Couples, solo travellers, and design-literate Aman loyalists seeking a contemplative conclusion to a Sri Lankan itinerary — ideally paired with Amangalla as part of the Fort & Beach journey. It suits readers, yoga practitioners, architectural pilgrims, honeymooners who prize privacy over animation, and guests who measure luxury in silence, proportion, and the quality of a staff member's memory. Travellers who value genuine warmth over polished technique will find the service here more moving than almost any of its peers.
You require a functioning gym, a proper spa with wet facilities, reliable ocean swimming, or dining variety over a week-long stay. Families with young children will find the villa design (unfenced pools, open-plan layouts) impractical and the atmosphere too hushed. Travellers who expect hardware to match the tariff dollar-for-dollar will find Amanwella in its current pre-renovation state genuinely frustrating — the nearby Anantara Peace Haven offers a flashier, better-maintained alternative at roughly half the price, and for those willing to fly further, the Maldivian Aman properties or Soneva Fushi deliver a more complete beach-luxury proposition. Aman devotees prioritising architectural perfection over locale might be better served by Amankila or Amanjiwo.

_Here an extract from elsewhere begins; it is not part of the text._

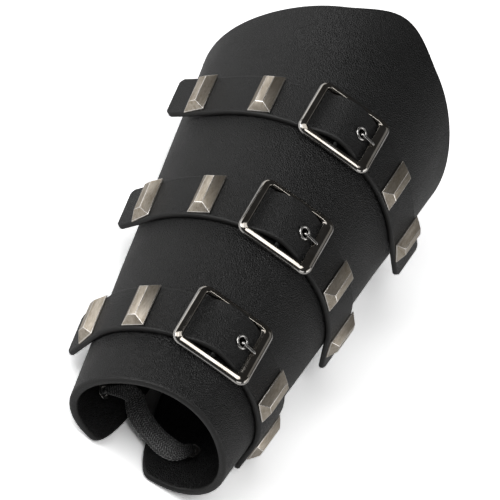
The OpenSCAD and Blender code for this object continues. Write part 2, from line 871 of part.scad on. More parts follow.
shell();
strap_wrist();
strap_middle();
strap_elbow();
buckle_frame_wrist();
buckle_frame_middle();
buckle_frame_elbow();
buckle_prong_wrist();
buckle_prong_middle();
buckle_prong_elbow();
prong_eyelet_wrist();
prong_eyelet_middle();
prong_eyelet_elbow();
stud_wrist_left_outer();
stud_wrist_left_inner();
stud_wrist_right_inner();
stud_wrist_right_outer();
stud_middle_left_outer();
stud_middle_left_inner();
stud_middle_right_inner();
stud_middle_right_outer();
stud_elbow_left_outer();
stud_elbow_left_inner();
stud_elbow_right_inner();
stud_elbow_right_outer();
rivet_caps_wrist();
rivet_caps_middle();
rivet_caps_elbow();
lace_eyelets_left();
lace_eyelets_right();
lace();
lace_tips();
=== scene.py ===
# %% [markdown]
# # A laced leather bracer
# A forearm guard cut from one sheet of charcoal leather, bent into a tapered
# shell and laced shut along the back. Three strap bands run over the front.
# The solid model gives every piece its place. This file gives each piece the
# form and the finish that the eye sees: rounded cut edges, grain, worn metal
# and a woven lace.

# %% Open the solid model
import math

import bmesh
import bpy
import numpy as np
from mathutils import Matrix, Vector, kdtree, noise


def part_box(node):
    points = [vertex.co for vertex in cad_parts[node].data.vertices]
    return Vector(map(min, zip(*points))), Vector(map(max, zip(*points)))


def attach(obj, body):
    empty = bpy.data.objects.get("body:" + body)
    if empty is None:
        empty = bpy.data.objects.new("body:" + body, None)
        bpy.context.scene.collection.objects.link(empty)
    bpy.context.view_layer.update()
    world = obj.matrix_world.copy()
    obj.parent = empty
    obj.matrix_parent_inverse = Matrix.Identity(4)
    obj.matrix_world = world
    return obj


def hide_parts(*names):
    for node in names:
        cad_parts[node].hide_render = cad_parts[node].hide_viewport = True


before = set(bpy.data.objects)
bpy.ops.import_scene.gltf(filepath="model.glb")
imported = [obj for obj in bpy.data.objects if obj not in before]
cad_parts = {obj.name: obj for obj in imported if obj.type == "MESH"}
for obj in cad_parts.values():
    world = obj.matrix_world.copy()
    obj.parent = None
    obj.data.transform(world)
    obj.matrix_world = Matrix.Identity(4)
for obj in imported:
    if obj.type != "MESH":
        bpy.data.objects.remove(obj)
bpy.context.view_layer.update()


# %% [markdown]
# ## The camera
# The bracer lies with its wrist end towards us and is seen from above, from
# the front and a little from the left. A long lens keeps the far end nearly
# as large as the near one, so the taper that we see is the leather's own.

# %% Place the camera
camera_data = bpy.data.cameras.new("long lens")
camera_data.sensor_width = 36
camera_data.lens = 168.317
camera_data.clip_start, camera_data.clip_end = 0.05, 20
camera = bpy.data.objects.new("camera", camera_data)
camera.location = (-0.138870, -0.812378, 0.829649)
camera.rotation_euler = [math.radians(d) for d in (38.1703, -28.7855, 21.9351)]
bpy.context.scene.collection.objects.link(camera)
bpy.context.scene.camera = camera
print("camera", round(camera.location.length, 3), "m from the middle of the floor")

# %% [markdown]
# ## Where the leather runs
# The shell is a cone whose section is an egg, flat on top. A point on it is
# named by its angle round the arm, from the buckles, and its distance from
# the wrist. These few functions are the pattern maker's measures: the
# leather, the straps and the lace are all laid out with them, in
# millimetres, and only then set down on the floor.

# %% The form of the shell
ARM_LEN, WRIST_R, ELBOW_R, WALL = 253.0, 37.0, 66.8, 3.8
FLAT, LOBE, FINE = 0.074, 0.065, -0.008
GAP_HALF, GAP_TURN, CORNER_W, WRIST_CORNER, ELBOW_CORNER = 3.1, 4.3, 14.0, 80.0, 20.0
CROWN_RISE, CROWN_HALF, EDGE_FALL = 6.0, 28.0, 0.175
TAPER = (ELBOW_R - WRIST_R) / ARM_LEN
EDGE_ANGLE = 180 - GAP_HALF


def sin(a):
    return np.sin(np.radians(a))


def cos(a):
    return np.cos(np.radians(a))


def plan(a):
    """The section as a share of its mean radius: an egg, flat on top."""
    return 1 - FLAT * cos(2 * a) + LOBE * cos(3 * a) + FINE * cos(4 * a)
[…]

Architecturally, Amanwella remains one of the most accomplished beach properties in South Asia. The procession from the red-gravel arrival court through the library and bar to the great horizontal sweep of the pool is genuinely cinematic. The vibe is hushed, adult, and contemplative — closer to a private retreat than a hotel. Those who crave energy, a bar scene, or children's facilities will find it austere to the point of empty; those who come to disappear will find it almost perfectly calibrated.